Task requirements:
Below is a listing; copy all of it exactly.

Object data in JSON:

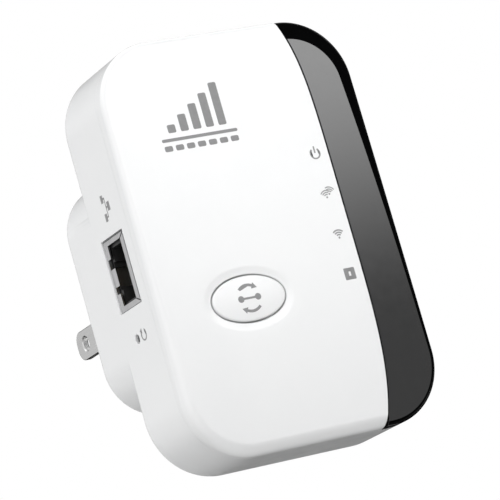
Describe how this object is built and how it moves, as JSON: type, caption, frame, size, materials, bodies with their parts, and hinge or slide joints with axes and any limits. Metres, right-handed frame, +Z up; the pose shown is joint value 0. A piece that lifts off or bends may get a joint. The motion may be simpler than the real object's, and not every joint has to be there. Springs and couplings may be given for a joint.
{
  "type": "plug-in wireless range extender",
  "caption": "White plug-in wireless range extender: rounded case with a smoked side strip, an oval pairing button, a LAN socket and a reset pinhole in its left side, and flat mains blades.",
  "frame": {"origin": "midway between the two blades, on the flat rear face that meets the wall outlet", "axes": "+Z up along the case's length, +Y out of the rear face along the blades, into the wall; the front faces -Y"},
  "size_m": [0.06, 0.0506, 0.09],
  "materials": {
    "white_plastic": "moulded, smooth satin gloss",
    "smoked_plastic": "smoked translucent, polished",
    "clear_plastic": "clear, polished",
    "black_plastic": "moulded, matt",
    "cream_plastic": "moulded, matt",
    "circuit_board": "solder-masked laminate",
    "nickel": "nickel plated, bright",
    "steel": "plain stamped sheet",
    "gold_plate": "gold plated",
    "ferrite": "pressed ferrite, dull",
    "yellow_tape": "wound film",
    "blue_epoxy": "dipped",
    "label_film": "blank printed film",
    "red_insulation": "extruded",
    "grey_insulation": "extruded"
  },
  "bodies": {
    "housing": {"blade_holder": "cream_plastic", "board_link_header": "black_plastic", "bridge_rectifier": "black_plastic", "case_screw_1": "steel", "case_screw_2": "steel", "case_screw_3": "steel", "case_screw_4": "steel", "clock_crystal": "nickel", "filter_choke": "ferrite", "front_cover": "white_plastic", "fuse_resistor": "cream_plastic", "indicator_led_1": "cream_plastic", "indicator_led_2": "cream_plastic", "indicator_led_3": "cream_plastic", "indicator_led_4": "cream_plastic", "input_capacitor_1": "black_plastic", "input_capacitor_2": "black_plastic", "lan_contact_1": "gold_plate", "lan_contact_2": "gold_plate", "lan_contact_3": "gold_plate", "lan_contact_4": "gold_plate", "lan_contact_5": "gold_plate", "lan_contact_6": "gold_plate", "lan_contact_7": "gold_plate", "lan_contact_8": "gold_plate", "lan_jack_insert": "black_plastic", "lan_jack_shield": "steel", "lan_transformer": "black_plastic", "left_antenna": "circuit_board", "left_antenna_lead": "grey_insulation", "left_blade": "nickel", "left_blade_lead": "red_insulation", "light_guide": "clear_plastic", "main_board": "circuit_board", "memory_chip": "black_plastic", "output_capacitor": "black_plastic", "pairing_switch": "black_plastic", "power_board": "circuit_board", "power_controller": "black_plastic", "radio_chip": "black_plastic", "radio_shield_can": "nickel", "rating_label": "label_film", "rear_housing": "white_plastic", "reset_switch": "black_plastic", "right_antenna": "circuit_board", "right_antenna_lead": "grey_insulation", "right_blade": "nickel", "right_blade_lead": "grey_insulation", "safety_capacitor": "blue_epoxy", "side_strip": "smoked_plastic", "transformer_core": "ferrite", "transformer_winding": "yellow_tape"},
    "pairing_button": {"pairing_button": "white_plastic"},
    "pairing_plunger": {"pairing_plunger": "cream_plastic"},
    "reset_plunger": {"reset_plunger": "black_plastic"}
  },
  "joints": [
    {"name": "pairing_button_press", "type": "slide", "parent": "housing", "child": "pairing_button", "axis": [0, 1, 0], "range_m": [0, 0.0005], "stiffness_N_per_m": 300},
    {"name": "pairing_plunger_travel", "type": "slide", "parent": "housing", "child": "pairing_plunger", "axis": [0, 1, 0], "range_m": [0, 0.0005]},
    {"name": "reset_plunger_press", "type": "slide", "parent": "housing", "child": "reset_plunger", "axis": [1, 0, 0], "range_m": [0, 0.0003], "stiffness_N_per_m": 200}
  ],
  "couplings": [
    {"joint": "pairing_plunger_travel", "follows": "pairing_button_press", "ratio": 1}
  ]
}
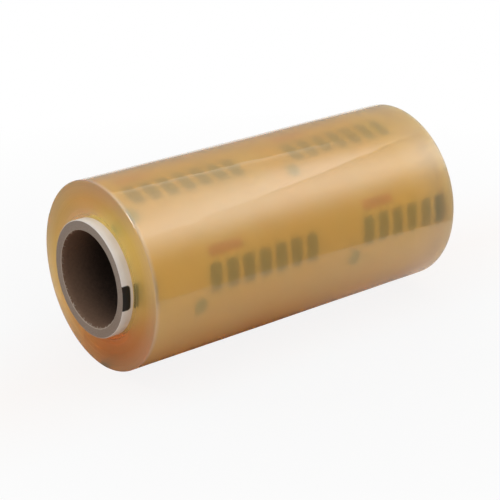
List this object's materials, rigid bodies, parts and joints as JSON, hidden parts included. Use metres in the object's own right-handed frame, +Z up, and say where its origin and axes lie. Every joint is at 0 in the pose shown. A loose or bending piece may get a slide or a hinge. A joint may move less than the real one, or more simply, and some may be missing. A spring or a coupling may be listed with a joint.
{
  "type": "stretch wrap roll",
  "caption": "Roll of clear golden stretch film wound on a cardboard tube that stands out a little at both ends; lies on its side.",
  "frame": {"origin": "on the surface the roll lies on, under the middle of the roll", "axes": "+X along the tube, from the end that the picture shows to the far one; +Z up"},
  "size_m": [0.318, 0.149, 0.1483],
  "materials": {
    "film": "clear golden film wound tight, glossy, the tube shows through it",
    "core": "spiral-wound grey board with a white outer ply, matt"
  },
  "bodies": {
    "root": {"film": "film", "core": "core"}
  },
  "joints": []
}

Full response:
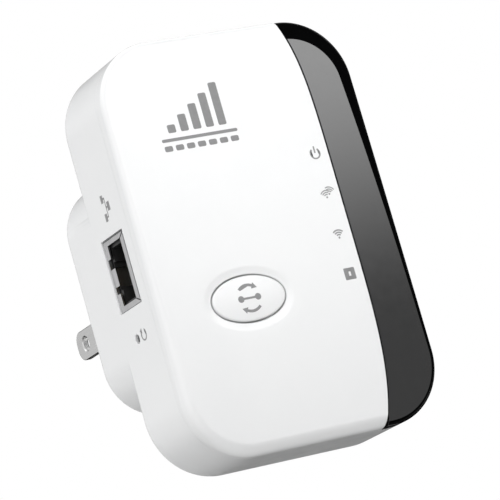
Describe how this object is built and how it moves, as JSON: type, caption, frame, size, materials, bodies with their parts, and hinge or slide joints with axes and any limits. Metres, right-handed frame, +Z up; the pose shown is joint value 0. A piece that lifts off or bends may get a joint. The motion may be simpler than the real object's, and not every joint has to be there. Springs and couplings may be given for a joint.
{
  "type": "plug-in wireless range extender",
  "caption": "White plug-in wireless range extender: rounded case with a smoked side strip, an oval pairing button, a LAN socket and a reset pinhole in its left side, and flat mains blades.",
  "frame": {"origin": "midway between the two blades, on the flat rear face that meets the wall outlet", "axes": "+Z up along the case's length, +Y out of the rear face along the blades, into the wall; the front faces -Y"},
  "size_m": [0.06, 0.0506, 0.09],
  "materials": {
    "white_plastic": "moulded, smooth satin gloss",
    "smoked_plastic": "smoked translucent, polished",
    "clear_plastic": "clear, polished",
    "black_plastic": "moulded, matt",
    "cream_plastic": "moulded, matt",
    "circuit_board": "solder-masked laminate",
    "nickel": "nickel plated, bright",
    "steel": "plain stamped sheet",
    "gold_plate": "gold plated",
    "ferrite": "pressed ferrite, dull",
    "yellow_tape": "wound film",
    "blue_epoxy": "dipped",
    "label_film": "blank printed film",
    "red_insulation": "extruded",
    "grey_insulation": "extruded"
  },
  "bodies": {
    "housing": {"blade_holder": "cream_plastic", "board_link_header": "black_plastic", "bridge_rectifier": "black_plastic", "case_screw_1": "steel", "case_screw_2": "steel", "case_screw_3": "steel", "case_screw_4": "steel", "clock_crystal": "nickel", "filter_choke": "ferrite", "front_cover": "white_plastic", "fuse_resistor": "cream_plastic", "indicator_led_1": "cream_plastic", "indicator_led_2": "cream_plastic", "indicator_led_3": "cream_plastic", "indicator_led_4": "cream_plastic", "input_capacitor_1": "black_plastic", "input_capacitor_2": "black_plastic", "lan_contact_1": "gold_plate", "lan_contact_2": "gold_plate", "lan_contact_3": "gold_plate", "lan_contact_4": "gold_plate", "lan_contact_5": "gold_plate", "lan_contact_6": "gold_plate", "lan_contact_7": "gold_plate", "lan_contact_8": "gold_plate", "lan_jack_insert": "black_plastic", "lan_jack_shield": "steel", "lan_transformer": "black_plastic", "left_antenna": "circuit_board", "left_antenna_lead": "grey_insulation", "left_blade": "nickel", "left_blade_lead": "red_insulation", "light_guide": "clear_plastic", "main_board": "circuit_board", "memory_chip": "black_plastic", "output_capacitor": "black_plastic", "pairing_switch": "black_plastic", "power_board": "circuit_board", "power_controller": "black_plastic", "radio_chip": "black_plastic", "radio_shield_can": "nickel", "rating_label": "label_film", "rear_housing": "white_plastic", "reset_switch": "black_plastic", "right_antenna": "circuit_board", "right_antenna_lead": "grey_insulation", "right_blade": "nickel", "right_blade_lead": "grey_insulation", "safety_capacitor": "blue_epoxy", "side_strip": "smoked_plastic", "transformer_core": "ferrite", "transformer_winding": "yellow_tape"},
    "pairing_button": {"pairing_button": "white_plastic"},
    "pairing_plunger": {"pairing_plunger": "cream_plastic"},
    "reset_plunger": {"reset_plunger": "black_plastic"}
  },
  "joints": [
    {"name": "pairing_button_press", "type": "slide", "parent": "housing", "child": "pairing_button", "axis": [0, 1, 0], "range_m": [0, 0.0005], "stiffness_N_per_m": 300},
    {"name": "pairing_plunger_travel", "type": "slide", "parent": "housing", "child": "pairing_plunger", "axis": [0, 1, 0], "range_m": [0, 0.0005]},
    {"name": "reset_plunger_press", "type": "slide", "parent": "housing", "child": "reset_plunger", "axis": [1, 0, 0], "range_m": [0, 0.0003], "stiffness_N_per_m": 200}
  ],
  "couplings": [
    {"joint": "pairing_plunger_travel", "follows": "pairing_button_press", "ratio": 1}
  ]
}
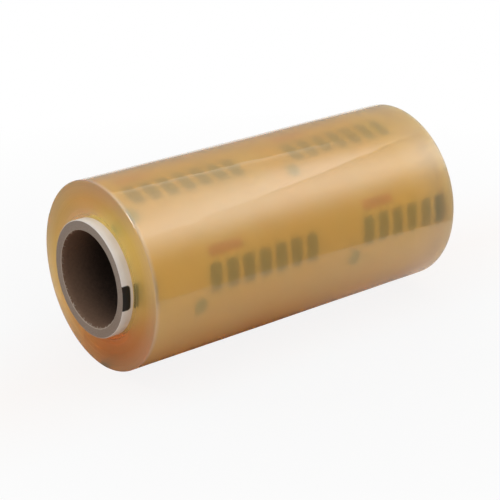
List this object's materials, rigid bodies, parts and joints as JSON, hidden parts included. Use metres in the object's own right-handed frame, +Z up, and say where its origin and axes lie. Every joint is at 0 in the pose shown. A loose or bending piece may get a slide or a hinge. A joint may move less than the real one, or more simply, and some may be missing. A spring or a coupling may be listed with a joint.
{
  "type": "stretch wrap roll",
  "caption": "Roll of clear golden stretch film wound on a cardboard tube that stands out a little at both ends; lies on its side.",
  "frame": {"origin": "on the surface the roll lies on, under the middle of the roll", "axes": "+X along the tube, from the end that the picture shows to the far one; +Z up"},
  "size_m": [0.318, 0.149, 0.1483],
  "materials": {
    "film": "clear golden film wound tight, glossy, the tube shows through it",
    "core": "spiral-wound grey board with a white outer ply, matt"
  },
  "bodies": {
    "root": {"film": "film", "core": "core"}
  },
  "joints": []
}